** start of SOURCE EXCERPT **
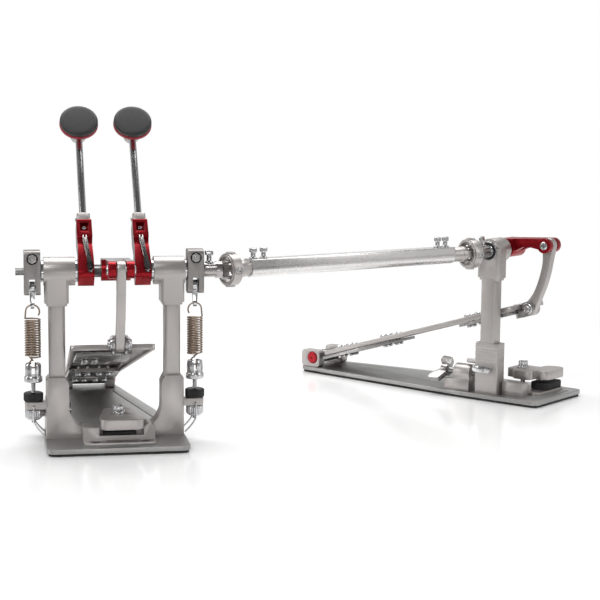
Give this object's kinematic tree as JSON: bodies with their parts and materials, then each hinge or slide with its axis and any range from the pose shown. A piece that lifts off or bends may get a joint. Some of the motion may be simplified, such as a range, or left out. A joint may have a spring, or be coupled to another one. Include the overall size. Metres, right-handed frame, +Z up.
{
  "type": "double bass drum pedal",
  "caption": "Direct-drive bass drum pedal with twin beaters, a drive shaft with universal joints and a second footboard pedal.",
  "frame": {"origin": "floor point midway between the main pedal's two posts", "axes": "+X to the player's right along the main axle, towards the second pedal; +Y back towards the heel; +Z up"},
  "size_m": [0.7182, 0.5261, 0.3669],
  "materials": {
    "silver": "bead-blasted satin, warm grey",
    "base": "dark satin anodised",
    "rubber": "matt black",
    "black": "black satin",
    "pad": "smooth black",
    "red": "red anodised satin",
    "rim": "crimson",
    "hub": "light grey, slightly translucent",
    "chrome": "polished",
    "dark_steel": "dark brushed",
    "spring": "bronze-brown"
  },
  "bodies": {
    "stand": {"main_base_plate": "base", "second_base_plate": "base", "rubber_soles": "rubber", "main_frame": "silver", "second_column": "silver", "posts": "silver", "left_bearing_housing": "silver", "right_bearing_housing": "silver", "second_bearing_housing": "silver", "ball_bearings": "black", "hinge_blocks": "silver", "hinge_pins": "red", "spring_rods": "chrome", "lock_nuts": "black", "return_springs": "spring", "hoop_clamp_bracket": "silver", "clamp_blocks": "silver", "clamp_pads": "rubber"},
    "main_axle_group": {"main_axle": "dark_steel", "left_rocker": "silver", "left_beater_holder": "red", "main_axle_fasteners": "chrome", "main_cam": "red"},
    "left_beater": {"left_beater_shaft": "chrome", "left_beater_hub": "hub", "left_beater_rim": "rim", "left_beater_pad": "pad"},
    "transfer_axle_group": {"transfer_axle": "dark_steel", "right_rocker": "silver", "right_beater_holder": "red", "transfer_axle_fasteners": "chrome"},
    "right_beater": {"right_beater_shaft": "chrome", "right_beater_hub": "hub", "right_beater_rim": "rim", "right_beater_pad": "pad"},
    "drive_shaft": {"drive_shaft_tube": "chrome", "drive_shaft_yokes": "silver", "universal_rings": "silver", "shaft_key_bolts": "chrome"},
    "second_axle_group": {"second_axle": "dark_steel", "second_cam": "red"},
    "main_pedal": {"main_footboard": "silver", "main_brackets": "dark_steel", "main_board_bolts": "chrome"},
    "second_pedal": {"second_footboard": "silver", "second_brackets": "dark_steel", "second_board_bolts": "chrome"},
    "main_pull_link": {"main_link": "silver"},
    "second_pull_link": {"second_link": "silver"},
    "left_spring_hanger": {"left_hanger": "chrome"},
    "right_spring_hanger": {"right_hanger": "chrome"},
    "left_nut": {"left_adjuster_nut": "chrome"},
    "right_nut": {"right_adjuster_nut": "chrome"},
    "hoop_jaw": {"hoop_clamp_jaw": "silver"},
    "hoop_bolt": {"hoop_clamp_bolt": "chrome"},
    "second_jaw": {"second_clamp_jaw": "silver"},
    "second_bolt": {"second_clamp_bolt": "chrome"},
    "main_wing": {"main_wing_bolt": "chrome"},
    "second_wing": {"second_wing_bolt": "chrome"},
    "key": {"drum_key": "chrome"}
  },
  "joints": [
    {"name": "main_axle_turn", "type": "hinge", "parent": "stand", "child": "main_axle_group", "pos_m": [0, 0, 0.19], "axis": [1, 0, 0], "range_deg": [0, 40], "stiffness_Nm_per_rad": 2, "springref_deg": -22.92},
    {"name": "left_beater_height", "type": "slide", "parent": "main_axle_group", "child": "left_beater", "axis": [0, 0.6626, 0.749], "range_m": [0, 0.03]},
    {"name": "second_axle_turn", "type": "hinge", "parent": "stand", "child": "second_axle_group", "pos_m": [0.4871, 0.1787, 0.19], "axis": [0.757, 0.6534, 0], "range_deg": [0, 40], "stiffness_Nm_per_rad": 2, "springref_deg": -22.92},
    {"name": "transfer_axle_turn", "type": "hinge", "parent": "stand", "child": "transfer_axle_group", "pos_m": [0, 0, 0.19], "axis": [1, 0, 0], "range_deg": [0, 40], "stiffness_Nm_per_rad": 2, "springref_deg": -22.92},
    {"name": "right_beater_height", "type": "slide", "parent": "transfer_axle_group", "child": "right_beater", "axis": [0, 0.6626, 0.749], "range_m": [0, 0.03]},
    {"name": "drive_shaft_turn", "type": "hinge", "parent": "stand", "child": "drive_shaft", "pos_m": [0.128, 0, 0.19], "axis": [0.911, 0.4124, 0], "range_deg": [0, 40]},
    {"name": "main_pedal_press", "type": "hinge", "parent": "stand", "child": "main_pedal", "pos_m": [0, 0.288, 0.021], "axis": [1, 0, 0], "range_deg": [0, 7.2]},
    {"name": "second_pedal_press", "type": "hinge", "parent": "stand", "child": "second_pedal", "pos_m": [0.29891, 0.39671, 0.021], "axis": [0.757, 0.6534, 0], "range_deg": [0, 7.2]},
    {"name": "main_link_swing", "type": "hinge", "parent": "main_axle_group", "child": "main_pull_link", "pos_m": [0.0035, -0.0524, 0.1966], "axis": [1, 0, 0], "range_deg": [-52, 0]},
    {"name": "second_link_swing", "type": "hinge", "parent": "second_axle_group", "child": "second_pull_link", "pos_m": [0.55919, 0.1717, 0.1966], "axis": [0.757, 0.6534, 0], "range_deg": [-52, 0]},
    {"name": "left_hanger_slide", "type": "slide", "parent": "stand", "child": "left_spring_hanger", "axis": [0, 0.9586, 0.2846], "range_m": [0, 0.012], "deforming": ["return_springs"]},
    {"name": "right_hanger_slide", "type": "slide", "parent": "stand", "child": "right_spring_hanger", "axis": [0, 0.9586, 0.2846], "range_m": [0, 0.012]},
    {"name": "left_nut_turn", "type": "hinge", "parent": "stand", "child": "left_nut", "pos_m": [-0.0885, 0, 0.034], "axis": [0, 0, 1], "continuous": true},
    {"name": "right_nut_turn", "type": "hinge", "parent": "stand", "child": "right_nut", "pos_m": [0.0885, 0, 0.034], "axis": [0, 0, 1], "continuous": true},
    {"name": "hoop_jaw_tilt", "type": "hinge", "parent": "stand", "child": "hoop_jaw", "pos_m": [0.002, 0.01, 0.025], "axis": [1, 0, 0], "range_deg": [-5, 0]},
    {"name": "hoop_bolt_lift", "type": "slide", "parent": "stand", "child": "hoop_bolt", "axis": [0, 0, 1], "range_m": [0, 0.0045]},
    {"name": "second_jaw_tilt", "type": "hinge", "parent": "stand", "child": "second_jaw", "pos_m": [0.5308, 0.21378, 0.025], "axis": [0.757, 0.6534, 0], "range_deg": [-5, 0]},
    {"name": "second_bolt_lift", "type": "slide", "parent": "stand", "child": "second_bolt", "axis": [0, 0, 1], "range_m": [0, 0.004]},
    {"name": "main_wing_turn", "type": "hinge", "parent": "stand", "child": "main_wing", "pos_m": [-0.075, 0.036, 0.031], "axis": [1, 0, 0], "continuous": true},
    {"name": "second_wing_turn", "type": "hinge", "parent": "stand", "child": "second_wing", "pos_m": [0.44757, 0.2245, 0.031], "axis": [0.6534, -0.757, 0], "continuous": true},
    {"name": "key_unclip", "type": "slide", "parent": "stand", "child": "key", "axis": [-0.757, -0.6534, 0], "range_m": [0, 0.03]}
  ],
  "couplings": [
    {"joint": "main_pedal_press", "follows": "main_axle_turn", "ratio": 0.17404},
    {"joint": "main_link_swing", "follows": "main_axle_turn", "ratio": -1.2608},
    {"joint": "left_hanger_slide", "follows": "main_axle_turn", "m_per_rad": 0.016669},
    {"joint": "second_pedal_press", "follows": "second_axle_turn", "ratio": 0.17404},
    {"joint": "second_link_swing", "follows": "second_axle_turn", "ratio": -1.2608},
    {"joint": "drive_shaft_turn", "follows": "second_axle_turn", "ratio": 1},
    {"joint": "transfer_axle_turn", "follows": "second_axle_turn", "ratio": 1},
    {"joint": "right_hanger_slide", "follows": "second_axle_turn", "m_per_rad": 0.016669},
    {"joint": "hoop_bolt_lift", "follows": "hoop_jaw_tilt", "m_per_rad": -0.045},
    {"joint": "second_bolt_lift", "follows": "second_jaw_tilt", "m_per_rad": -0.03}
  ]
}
** end of SOURCE EXCERPT **
→ DIRECTION
Pull out all lines from the listing that contain the string "bodies".

→ FINISHED ANSWER
Give this object's kinematic tree as JSON: bodies with their parts and materials, then each hinge or slide with its axis and any range from the pose shown. A piece that lifts off or bends may get a joint. Some of the motion may be simplified, such as a range, or left out. A joint may have a spring, or be coupled to another one. Include the overall size. Metres, right-handed frame, +Z up.
  "bodies": {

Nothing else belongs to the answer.